MATERIAL
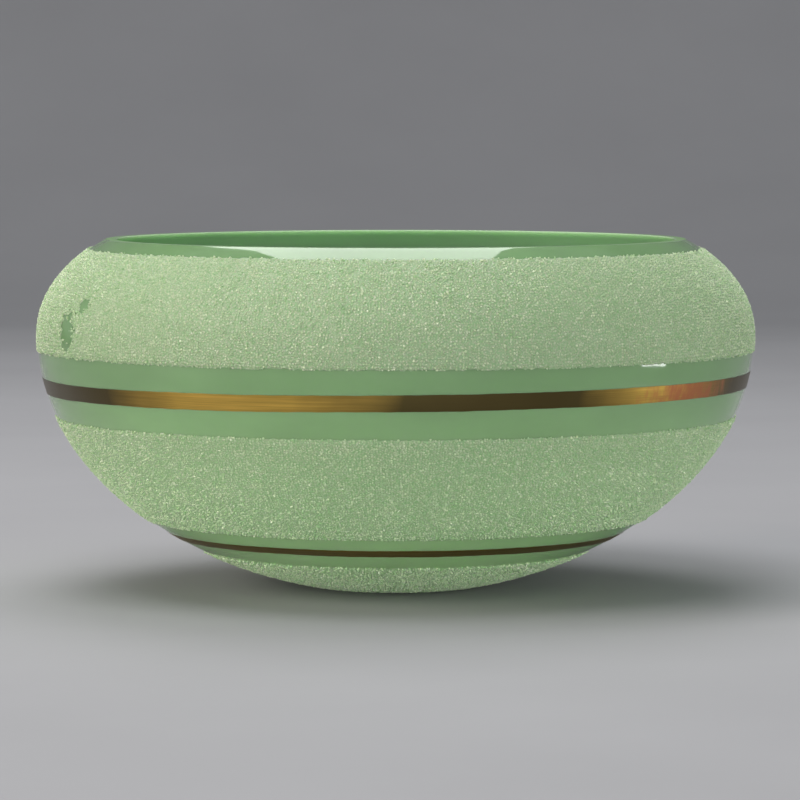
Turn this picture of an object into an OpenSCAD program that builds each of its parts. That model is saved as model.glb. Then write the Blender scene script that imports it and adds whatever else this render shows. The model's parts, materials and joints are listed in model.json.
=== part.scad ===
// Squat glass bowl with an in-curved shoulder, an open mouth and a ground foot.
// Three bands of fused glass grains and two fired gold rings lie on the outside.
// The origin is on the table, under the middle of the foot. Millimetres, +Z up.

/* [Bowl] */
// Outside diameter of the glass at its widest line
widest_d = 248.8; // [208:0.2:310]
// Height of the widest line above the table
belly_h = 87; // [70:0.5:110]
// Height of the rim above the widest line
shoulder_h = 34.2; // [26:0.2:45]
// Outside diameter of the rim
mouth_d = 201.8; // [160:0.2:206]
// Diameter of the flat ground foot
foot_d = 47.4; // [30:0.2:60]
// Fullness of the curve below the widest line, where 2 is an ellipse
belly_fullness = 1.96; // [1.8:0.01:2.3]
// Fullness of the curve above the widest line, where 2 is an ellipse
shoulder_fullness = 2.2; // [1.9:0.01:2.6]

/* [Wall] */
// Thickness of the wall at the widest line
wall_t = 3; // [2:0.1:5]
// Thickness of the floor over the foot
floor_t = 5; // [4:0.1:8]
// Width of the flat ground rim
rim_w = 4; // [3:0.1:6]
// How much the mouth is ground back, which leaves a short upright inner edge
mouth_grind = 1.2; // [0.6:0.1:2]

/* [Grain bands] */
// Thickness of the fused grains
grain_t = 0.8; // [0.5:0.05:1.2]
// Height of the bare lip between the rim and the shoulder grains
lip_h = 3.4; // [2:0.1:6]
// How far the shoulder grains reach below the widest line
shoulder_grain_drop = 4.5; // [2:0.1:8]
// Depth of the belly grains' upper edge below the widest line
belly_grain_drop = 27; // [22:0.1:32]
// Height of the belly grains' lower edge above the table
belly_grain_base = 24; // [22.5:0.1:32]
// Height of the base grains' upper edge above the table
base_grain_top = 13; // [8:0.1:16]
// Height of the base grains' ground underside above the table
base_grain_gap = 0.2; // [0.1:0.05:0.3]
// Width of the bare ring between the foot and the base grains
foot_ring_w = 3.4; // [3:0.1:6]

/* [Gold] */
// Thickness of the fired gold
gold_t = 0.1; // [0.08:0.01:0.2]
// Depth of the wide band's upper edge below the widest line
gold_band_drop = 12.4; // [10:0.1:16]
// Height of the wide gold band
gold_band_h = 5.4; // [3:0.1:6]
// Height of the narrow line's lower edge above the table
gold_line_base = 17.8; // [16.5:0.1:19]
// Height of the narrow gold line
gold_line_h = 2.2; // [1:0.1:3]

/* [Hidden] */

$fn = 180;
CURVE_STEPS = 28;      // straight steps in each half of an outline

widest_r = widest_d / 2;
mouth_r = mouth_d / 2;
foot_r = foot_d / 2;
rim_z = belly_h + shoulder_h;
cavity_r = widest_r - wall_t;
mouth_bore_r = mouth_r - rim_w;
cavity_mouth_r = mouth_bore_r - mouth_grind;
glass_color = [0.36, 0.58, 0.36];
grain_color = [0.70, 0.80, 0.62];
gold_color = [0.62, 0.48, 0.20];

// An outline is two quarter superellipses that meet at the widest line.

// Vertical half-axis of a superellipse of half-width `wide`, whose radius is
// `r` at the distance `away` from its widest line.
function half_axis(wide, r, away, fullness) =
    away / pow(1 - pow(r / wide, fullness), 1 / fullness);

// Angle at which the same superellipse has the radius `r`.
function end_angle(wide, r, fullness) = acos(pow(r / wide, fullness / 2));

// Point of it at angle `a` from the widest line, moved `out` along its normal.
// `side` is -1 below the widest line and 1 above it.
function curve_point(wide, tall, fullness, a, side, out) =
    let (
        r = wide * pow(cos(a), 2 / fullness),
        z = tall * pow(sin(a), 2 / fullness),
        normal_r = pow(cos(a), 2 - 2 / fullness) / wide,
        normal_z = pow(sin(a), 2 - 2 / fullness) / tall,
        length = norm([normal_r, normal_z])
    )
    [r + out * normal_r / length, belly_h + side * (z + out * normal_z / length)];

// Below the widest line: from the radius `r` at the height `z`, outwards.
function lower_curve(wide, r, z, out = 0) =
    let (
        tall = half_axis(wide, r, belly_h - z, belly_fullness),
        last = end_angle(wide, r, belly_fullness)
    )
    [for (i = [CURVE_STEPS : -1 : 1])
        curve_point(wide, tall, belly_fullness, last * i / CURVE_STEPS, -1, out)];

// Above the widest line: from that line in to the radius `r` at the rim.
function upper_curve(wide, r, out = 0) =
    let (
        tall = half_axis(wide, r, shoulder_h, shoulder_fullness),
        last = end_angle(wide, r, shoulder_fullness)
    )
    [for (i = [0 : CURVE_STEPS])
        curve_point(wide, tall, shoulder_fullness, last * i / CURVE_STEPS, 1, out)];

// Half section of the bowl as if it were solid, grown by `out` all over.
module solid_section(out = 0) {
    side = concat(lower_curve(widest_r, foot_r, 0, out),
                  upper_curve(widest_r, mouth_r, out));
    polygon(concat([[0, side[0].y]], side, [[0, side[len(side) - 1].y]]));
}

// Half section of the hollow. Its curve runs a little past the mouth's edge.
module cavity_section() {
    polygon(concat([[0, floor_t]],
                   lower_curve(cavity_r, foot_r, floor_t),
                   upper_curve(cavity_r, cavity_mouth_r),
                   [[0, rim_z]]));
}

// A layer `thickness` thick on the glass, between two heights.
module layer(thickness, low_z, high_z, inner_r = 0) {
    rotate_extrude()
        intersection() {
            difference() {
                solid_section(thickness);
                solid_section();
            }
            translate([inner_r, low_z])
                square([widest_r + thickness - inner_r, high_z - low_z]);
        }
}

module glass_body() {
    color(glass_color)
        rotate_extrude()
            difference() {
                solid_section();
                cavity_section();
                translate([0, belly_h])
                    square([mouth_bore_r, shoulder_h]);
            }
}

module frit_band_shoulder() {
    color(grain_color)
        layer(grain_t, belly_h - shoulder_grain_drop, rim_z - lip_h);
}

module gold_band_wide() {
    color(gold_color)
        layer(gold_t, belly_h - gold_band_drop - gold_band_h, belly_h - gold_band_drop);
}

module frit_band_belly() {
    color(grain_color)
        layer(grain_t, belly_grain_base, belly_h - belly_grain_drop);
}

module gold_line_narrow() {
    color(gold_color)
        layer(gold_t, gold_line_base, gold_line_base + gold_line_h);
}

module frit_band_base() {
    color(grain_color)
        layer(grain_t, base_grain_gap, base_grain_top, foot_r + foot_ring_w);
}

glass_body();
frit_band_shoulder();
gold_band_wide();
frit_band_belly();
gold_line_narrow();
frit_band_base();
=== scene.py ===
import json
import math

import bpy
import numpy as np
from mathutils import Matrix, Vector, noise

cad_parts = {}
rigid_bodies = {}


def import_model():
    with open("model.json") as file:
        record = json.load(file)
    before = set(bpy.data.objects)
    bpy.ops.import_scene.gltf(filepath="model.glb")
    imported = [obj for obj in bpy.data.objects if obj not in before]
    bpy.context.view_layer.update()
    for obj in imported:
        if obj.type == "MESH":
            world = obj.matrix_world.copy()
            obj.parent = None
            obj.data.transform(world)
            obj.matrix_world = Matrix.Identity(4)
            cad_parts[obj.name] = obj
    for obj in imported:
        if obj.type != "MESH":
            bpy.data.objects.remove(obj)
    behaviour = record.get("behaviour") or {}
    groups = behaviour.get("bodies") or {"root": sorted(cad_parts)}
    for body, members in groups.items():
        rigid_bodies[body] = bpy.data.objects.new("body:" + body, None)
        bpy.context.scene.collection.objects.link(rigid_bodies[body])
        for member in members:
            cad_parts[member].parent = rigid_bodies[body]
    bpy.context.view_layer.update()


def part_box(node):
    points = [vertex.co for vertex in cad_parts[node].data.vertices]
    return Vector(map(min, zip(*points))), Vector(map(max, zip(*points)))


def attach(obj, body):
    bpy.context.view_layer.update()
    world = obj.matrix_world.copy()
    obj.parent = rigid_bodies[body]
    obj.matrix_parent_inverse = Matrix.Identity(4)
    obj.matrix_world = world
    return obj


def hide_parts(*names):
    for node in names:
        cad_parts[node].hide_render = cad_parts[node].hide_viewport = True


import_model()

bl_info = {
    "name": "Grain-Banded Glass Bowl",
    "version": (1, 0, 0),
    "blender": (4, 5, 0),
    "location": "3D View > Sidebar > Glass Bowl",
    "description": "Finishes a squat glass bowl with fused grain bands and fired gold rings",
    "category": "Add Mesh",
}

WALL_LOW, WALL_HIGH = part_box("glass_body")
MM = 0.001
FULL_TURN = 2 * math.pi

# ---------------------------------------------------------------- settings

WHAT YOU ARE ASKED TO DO
Copy, please, exactly the lines that start at the first line of the data and end at the line containing "Millimetres, +Z up.", both kept and no others.

RESPONSE
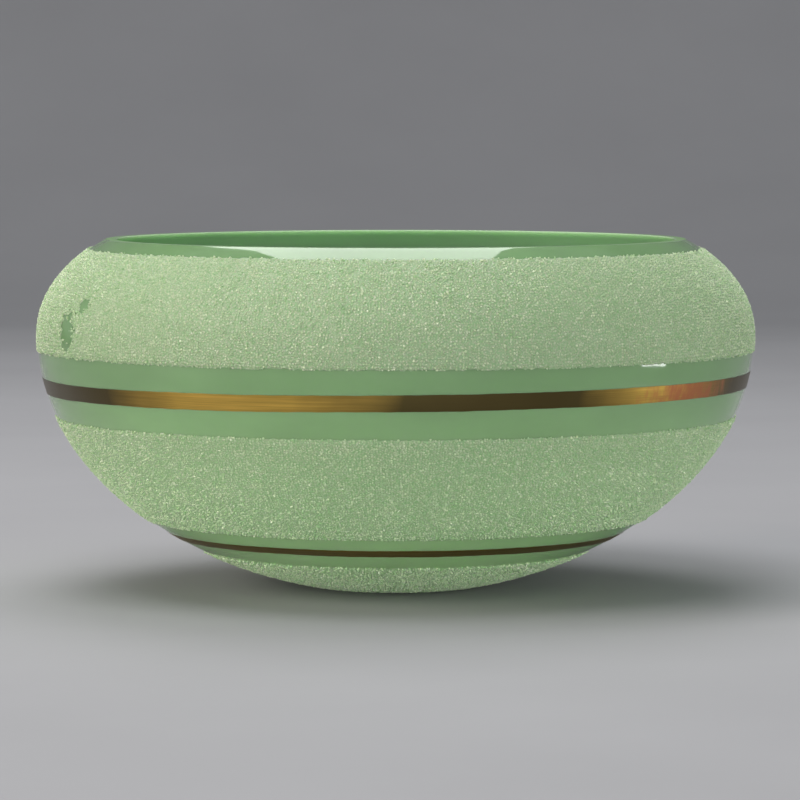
Turn this picture of an object into an OpenSCAD program that builds each of its parts. That model is saved as model.glb. Then write the Blender scene script that imports it and adds whatever else this render shows. The model's parts, materials and joints are listed in model.json.
=== part.scad ===
// Squat glass bowl with an in-curved shoulder, an open mouth and a ground foot.
// Three bands of fused glass grains and two fired gold rings lie on the outside.
// The origin is on the table, under the middle of the foot. Millimetres, +Z up.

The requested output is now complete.